→ **SOURCE DATA**:
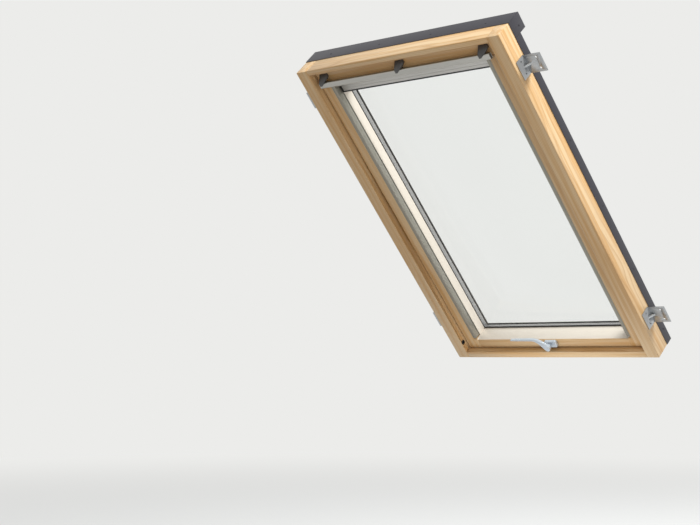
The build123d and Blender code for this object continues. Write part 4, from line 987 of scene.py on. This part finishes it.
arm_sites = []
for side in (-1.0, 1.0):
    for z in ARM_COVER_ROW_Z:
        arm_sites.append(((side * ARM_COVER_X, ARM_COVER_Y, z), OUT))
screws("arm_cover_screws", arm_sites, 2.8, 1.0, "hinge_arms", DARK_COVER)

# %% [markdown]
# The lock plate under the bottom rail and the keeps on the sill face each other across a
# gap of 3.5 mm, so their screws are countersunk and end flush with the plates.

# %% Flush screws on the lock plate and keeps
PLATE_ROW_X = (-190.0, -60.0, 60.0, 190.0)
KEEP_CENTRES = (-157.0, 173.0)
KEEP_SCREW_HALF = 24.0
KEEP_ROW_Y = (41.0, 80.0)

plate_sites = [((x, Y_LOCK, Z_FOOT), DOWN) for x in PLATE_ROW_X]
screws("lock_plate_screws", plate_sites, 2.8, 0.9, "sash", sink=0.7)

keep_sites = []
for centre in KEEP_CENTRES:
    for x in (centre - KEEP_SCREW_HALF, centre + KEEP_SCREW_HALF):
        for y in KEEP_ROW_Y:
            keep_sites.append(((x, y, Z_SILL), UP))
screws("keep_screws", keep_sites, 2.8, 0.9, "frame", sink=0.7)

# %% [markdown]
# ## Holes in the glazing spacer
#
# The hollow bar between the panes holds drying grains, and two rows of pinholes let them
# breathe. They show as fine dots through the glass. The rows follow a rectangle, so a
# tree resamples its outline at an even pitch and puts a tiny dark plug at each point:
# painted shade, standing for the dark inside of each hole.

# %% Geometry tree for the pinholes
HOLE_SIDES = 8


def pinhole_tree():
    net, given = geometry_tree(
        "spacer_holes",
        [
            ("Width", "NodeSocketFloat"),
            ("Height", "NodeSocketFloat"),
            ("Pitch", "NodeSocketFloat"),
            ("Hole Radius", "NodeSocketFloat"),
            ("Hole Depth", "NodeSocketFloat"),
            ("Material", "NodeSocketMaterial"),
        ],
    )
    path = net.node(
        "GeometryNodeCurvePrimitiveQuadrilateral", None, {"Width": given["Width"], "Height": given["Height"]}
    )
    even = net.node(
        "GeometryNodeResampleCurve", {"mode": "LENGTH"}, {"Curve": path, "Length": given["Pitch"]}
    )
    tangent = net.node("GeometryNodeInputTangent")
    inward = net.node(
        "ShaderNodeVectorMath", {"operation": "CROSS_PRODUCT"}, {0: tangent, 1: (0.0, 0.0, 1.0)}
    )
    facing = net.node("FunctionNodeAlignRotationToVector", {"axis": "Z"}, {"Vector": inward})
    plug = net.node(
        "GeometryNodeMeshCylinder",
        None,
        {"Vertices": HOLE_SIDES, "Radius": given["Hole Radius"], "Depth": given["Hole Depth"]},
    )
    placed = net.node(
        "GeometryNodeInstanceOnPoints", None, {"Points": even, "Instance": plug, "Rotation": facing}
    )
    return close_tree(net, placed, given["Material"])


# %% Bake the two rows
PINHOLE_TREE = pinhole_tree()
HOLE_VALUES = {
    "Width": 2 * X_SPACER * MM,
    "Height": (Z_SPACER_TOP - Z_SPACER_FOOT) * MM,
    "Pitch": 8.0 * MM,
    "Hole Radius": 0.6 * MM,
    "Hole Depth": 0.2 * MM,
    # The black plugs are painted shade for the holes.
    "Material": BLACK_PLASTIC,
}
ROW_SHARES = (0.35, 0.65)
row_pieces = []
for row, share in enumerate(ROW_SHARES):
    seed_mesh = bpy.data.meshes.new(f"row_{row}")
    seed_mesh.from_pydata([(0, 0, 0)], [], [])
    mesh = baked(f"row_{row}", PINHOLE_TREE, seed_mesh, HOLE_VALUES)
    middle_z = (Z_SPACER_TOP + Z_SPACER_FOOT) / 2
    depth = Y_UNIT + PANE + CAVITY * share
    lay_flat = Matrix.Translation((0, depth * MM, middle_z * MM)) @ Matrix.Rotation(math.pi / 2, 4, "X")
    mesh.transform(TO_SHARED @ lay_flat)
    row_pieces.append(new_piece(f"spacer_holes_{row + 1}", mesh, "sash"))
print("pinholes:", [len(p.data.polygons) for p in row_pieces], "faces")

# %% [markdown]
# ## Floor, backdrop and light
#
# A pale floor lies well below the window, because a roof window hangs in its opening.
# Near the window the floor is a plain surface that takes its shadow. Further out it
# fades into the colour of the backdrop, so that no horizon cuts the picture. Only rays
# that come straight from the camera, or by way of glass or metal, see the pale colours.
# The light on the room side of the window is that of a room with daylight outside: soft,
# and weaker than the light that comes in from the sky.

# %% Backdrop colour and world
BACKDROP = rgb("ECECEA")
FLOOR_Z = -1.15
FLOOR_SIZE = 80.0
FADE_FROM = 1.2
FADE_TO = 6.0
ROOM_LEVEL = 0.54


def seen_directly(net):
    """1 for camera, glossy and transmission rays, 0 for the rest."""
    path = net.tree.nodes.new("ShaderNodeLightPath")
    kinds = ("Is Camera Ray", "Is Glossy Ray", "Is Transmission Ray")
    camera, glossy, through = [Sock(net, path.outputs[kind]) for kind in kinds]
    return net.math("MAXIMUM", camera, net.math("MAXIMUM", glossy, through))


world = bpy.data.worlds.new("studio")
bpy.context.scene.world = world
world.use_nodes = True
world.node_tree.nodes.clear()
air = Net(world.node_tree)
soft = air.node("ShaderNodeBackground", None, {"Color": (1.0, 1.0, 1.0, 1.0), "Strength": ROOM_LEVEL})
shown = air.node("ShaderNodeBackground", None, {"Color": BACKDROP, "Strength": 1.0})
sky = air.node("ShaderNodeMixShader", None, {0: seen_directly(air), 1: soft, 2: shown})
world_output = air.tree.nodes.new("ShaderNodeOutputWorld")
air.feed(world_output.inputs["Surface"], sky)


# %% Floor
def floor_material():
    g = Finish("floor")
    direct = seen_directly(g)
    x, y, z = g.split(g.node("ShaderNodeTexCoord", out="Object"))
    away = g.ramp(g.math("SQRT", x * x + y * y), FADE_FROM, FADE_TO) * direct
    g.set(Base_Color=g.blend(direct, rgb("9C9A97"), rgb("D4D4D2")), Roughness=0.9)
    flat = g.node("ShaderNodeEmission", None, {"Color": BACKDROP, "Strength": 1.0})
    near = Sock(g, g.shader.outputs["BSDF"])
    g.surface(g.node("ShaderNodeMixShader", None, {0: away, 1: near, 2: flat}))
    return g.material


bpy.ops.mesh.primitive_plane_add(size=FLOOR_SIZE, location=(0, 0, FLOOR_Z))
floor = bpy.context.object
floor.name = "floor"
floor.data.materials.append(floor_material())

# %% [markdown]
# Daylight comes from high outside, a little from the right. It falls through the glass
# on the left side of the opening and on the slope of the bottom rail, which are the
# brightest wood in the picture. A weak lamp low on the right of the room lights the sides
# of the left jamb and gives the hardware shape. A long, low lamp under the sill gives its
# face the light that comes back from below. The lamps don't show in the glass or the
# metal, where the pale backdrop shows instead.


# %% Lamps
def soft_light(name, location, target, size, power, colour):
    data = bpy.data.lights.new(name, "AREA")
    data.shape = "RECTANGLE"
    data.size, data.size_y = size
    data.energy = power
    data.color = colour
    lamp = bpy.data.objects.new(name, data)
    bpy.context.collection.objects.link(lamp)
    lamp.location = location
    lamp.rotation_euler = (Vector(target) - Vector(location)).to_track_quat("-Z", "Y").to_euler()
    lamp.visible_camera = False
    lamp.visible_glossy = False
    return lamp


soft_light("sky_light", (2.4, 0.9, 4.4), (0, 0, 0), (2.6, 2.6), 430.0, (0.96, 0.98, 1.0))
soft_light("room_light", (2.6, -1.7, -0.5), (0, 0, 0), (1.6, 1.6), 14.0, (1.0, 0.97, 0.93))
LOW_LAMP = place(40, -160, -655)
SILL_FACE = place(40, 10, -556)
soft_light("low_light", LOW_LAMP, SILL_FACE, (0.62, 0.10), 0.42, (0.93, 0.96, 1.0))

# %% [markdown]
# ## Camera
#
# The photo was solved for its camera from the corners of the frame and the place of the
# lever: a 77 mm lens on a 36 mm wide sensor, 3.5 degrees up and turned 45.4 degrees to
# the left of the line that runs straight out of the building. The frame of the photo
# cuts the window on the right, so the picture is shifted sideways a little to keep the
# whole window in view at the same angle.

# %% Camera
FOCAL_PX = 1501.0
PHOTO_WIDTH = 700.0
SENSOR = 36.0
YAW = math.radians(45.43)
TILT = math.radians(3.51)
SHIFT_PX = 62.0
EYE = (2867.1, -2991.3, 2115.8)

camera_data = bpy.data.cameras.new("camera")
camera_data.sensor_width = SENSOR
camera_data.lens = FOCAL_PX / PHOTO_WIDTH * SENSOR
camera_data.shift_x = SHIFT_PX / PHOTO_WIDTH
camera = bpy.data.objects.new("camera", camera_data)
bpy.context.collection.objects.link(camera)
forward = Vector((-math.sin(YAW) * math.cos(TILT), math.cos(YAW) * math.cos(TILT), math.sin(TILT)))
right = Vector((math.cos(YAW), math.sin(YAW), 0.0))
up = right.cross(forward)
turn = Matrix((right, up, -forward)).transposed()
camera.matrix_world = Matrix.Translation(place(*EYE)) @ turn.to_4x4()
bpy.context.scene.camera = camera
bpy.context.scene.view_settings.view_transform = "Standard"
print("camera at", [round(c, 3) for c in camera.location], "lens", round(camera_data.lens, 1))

→ **GIVEN TASK**:
Scan the data above; copy every line where "scene" appears.

→ **TASK ANSWER**:
The build123d and Blender code for this object continues. Write part 4, from line 987 of scene.py on. This part finishes it.
bpy.context.scene.world = world
bpy.context.scene.camera = camera
bpy.context.scene.view_settings.view_transform = "Standard"